>> START Stored data

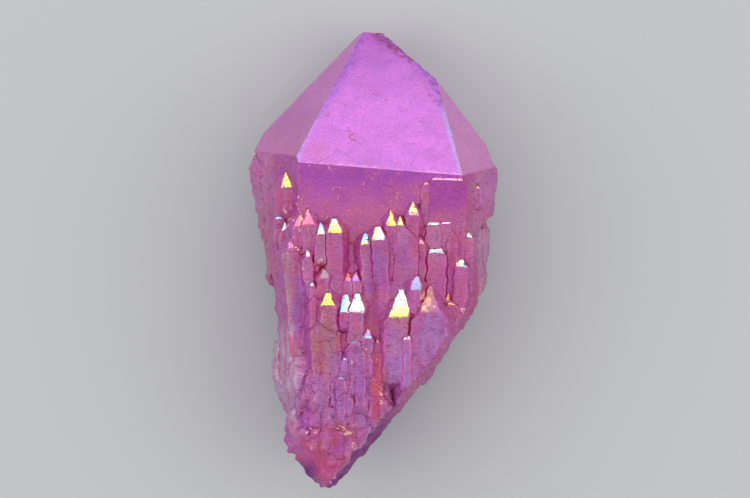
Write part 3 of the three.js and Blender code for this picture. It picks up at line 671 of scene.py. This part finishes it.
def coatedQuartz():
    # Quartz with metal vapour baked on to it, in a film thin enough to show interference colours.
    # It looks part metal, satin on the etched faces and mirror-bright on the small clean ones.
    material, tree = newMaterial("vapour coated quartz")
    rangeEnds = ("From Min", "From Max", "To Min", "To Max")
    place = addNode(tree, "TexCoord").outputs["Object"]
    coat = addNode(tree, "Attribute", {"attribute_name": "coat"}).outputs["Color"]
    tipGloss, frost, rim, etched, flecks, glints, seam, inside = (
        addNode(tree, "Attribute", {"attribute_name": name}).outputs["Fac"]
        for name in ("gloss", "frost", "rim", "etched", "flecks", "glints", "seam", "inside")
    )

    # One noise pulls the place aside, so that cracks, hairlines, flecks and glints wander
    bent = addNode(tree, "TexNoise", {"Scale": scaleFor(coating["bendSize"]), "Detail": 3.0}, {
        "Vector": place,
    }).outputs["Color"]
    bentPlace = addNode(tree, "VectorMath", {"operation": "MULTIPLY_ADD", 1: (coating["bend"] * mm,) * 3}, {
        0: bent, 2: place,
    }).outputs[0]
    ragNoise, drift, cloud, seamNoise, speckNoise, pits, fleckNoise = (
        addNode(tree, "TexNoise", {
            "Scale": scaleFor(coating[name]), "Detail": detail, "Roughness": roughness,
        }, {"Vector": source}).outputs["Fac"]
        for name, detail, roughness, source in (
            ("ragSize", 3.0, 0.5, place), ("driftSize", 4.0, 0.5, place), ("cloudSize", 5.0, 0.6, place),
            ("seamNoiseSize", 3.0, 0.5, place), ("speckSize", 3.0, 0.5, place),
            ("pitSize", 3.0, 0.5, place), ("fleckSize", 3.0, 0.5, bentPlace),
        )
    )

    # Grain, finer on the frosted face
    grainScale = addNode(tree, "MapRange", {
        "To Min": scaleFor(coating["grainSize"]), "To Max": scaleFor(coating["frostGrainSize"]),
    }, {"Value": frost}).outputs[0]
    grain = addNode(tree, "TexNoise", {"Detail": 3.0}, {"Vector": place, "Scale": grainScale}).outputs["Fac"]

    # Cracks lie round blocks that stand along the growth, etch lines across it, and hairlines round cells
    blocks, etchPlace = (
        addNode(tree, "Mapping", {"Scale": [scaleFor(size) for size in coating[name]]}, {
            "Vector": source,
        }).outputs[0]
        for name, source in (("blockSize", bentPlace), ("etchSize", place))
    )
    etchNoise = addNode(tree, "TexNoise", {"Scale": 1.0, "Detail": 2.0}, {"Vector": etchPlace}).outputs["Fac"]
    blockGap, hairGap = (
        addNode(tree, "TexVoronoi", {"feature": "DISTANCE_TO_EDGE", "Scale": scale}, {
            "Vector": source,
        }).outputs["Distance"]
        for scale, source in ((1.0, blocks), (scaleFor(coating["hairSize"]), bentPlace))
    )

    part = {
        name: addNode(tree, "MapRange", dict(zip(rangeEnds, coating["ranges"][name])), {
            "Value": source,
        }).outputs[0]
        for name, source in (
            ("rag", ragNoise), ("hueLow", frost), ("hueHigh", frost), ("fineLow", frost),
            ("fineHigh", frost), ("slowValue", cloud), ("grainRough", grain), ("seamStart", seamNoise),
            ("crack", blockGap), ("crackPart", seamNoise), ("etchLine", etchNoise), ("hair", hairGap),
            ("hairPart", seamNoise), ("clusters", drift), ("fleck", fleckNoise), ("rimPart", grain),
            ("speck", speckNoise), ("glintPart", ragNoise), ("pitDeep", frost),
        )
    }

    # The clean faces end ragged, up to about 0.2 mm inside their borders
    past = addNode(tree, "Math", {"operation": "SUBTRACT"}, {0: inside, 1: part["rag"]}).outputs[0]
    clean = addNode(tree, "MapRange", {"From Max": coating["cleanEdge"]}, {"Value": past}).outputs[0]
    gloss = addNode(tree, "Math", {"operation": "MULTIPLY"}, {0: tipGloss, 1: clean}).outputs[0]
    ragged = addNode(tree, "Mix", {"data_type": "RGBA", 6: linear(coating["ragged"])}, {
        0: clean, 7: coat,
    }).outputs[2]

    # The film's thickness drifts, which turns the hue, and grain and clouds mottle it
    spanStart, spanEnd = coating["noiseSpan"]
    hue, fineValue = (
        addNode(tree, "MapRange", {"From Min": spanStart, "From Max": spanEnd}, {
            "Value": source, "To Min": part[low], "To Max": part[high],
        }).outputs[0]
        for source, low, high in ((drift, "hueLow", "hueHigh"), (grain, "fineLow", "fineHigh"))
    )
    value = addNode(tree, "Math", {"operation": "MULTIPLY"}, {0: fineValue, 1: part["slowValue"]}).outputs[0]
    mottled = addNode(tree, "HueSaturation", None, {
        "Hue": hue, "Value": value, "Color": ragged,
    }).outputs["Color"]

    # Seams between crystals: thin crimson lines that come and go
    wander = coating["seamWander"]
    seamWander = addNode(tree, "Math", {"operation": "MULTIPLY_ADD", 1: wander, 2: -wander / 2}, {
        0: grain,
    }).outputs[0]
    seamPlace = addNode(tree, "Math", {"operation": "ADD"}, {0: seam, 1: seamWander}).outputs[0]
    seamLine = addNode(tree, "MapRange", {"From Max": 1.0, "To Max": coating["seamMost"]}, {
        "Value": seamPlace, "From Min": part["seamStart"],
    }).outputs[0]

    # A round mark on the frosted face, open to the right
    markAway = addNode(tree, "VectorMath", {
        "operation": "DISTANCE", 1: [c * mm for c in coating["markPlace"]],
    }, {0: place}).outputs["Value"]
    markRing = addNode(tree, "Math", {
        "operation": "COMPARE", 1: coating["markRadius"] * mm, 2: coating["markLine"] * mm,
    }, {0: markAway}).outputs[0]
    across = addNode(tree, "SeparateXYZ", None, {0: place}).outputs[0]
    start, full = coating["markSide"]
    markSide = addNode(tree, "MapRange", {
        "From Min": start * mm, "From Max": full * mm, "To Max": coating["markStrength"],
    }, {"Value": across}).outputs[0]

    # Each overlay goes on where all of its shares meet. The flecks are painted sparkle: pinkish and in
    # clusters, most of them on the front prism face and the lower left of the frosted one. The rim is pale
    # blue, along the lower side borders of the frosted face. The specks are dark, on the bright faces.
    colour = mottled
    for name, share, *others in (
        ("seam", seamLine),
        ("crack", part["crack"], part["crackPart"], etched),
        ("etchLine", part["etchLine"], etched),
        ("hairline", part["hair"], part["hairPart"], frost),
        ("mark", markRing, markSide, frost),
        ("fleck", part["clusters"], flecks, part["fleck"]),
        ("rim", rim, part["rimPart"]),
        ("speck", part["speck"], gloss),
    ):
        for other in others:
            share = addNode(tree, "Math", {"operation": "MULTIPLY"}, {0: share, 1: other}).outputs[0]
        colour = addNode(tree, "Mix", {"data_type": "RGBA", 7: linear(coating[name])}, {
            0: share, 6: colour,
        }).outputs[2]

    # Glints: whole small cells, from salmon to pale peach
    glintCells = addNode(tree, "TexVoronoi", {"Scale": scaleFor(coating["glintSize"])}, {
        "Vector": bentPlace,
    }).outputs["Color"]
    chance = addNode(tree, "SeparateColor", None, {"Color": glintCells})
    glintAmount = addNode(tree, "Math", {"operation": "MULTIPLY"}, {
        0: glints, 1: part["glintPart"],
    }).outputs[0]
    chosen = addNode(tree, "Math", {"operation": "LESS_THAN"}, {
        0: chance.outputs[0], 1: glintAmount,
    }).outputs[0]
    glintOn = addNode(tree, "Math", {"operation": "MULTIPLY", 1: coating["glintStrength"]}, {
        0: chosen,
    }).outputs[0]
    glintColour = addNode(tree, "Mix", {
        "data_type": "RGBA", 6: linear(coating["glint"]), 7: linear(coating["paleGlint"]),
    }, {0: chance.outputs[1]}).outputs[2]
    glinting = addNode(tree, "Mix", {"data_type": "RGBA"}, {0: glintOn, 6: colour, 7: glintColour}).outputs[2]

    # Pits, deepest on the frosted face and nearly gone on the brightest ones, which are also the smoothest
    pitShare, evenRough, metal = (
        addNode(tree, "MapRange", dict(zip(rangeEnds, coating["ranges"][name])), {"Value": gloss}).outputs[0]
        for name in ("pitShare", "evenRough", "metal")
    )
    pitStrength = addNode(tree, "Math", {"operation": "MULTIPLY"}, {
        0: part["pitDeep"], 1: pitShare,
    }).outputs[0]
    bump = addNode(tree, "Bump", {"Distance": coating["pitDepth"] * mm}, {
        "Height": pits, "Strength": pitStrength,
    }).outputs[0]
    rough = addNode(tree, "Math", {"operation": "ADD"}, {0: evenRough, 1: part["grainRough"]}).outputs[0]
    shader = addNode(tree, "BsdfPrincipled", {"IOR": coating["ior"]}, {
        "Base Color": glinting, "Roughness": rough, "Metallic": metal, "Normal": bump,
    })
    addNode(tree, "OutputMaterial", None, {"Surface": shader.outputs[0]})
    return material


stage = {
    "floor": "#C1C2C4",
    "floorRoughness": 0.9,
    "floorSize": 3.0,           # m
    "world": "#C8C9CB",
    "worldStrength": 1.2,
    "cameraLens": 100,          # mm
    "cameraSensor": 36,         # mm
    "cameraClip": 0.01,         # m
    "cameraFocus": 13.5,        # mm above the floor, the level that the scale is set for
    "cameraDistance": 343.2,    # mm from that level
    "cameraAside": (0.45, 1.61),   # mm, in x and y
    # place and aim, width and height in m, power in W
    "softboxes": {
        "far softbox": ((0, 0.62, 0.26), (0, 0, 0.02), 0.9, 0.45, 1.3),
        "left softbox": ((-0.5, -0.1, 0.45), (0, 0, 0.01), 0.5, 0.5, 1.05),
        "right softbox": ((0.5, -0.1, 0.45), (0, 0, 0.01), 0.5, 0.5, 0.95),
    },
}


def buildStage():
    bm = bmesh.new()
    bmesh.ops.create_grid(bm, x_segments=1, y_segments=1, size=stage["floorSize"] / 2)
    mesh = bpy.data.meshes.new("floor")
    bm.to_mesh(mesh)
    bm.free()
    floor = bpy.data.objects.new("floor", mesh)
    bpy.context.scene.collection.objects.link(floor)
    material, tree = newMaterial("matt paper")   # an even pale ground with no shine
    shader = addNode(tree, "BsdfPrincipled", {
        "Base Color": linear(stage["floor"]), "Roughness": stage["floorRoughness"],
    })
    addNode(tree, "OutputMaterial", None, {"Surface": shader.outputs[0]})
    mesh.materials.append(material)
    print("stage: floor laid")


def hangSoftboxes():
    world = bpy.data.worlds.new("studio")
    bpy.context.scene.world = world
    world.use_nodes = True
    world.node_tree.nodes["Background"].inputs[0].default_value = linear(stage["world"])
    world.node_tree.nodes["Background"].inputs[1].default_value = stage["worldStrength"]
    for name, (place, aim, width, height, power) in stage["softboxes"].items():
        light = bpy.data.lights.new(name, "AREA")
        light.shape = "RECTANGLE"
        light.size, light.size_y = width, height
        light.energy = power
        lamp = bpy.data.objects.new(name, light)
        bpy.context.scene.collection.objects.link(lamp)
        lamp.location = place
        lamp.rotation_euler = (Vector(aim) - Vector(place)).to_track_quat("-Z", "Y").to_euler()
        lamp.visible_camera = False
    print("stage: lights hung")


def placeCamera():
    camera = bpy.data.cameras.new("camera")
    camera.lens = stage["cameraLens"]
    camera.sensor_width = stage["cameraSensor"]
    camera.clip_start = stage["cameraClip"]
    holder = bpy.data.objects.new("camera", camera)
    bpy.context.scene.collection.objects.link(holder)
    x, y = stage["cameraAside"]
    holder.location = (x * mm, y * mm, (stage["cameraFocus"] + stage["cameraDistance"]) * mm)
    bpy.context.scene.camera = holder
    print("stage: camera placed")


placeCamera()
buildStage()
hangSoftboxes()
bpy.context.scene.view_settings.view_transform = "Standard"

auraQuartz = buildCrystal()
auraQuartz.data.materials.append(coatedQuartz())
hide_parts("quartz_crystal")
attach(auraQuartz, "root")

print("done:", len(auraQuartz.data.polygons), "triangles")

>> END Stored data
>> START Stored data

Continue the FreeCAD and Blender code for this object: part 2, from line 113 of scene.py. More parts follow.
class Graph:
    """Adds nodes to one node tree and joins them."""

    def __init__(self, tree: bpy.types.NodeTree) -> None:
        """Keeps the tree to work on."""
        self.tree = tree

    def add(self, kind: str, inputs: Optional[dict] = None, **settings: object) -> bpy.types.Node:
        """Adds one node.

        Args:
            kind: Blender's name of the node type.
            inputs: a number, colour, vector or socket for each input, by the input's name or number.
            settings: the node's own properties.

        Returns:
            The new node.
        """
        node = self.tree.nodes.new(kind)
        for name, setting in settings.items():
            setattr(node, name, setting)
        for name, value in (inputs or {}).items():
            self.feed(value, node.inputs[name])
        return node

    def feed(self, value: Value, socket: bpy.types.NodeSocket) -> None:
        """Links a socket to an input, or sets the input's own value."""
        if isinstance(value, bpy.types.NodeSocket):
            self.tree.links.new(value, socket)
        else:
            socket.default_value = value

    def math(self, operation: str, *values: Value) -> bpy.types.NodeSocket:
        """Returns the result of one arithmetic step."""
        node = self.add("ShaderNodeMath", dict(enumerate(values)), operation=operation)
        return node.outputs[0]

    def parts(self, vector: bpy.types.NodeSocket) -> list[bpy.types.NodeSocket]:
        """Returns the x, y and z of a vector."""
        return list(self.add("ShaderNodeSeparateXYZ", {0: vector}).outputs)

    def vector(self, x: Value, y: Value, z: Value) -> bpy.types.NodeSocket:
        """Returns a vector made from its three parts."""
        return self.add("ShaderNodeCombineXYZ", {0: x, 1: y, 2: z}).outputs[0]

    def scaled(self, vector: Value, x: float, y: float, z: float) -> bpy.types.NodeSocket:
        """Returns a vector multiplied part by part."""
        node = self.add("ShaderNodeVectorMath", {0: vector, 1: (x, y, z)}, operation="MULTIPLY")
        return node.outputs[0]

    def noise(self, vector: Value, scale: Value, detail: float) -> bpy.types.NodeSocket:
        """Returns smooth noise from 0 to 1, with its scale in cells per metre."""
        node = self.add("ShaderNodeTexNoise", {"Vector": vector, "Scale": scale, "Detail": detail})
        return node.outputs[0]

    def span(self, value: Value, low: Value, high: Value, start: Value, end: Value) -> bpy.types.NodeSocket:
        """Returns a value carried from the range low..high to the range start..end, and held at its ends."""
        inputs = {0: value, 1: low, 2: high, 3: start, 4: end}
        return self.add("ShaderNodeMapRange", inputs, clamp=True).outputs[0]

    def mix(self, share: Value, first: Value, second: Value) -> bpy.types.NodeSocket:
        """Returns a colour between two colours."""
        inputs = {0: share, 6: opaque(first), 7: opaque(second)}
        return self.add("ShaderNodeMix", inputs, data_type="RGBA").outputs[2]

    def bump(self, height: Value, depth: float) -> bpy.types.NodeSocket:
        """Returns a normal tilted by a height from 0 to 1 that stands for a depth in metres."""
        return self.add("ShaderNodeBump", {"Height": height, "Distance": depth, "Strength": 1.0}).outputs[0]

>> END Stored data

• Objective: Select every line in the material above where the string "code" occurs, and copy it.

• Task response:
Write part 3 of the three.js and Blender code for this picture. It picks up at line 671 of scene.py. This part finishes it.
Continue the FreeCAD and Blender code for this object: part 2, from line 113 of scene.py. More parts follow.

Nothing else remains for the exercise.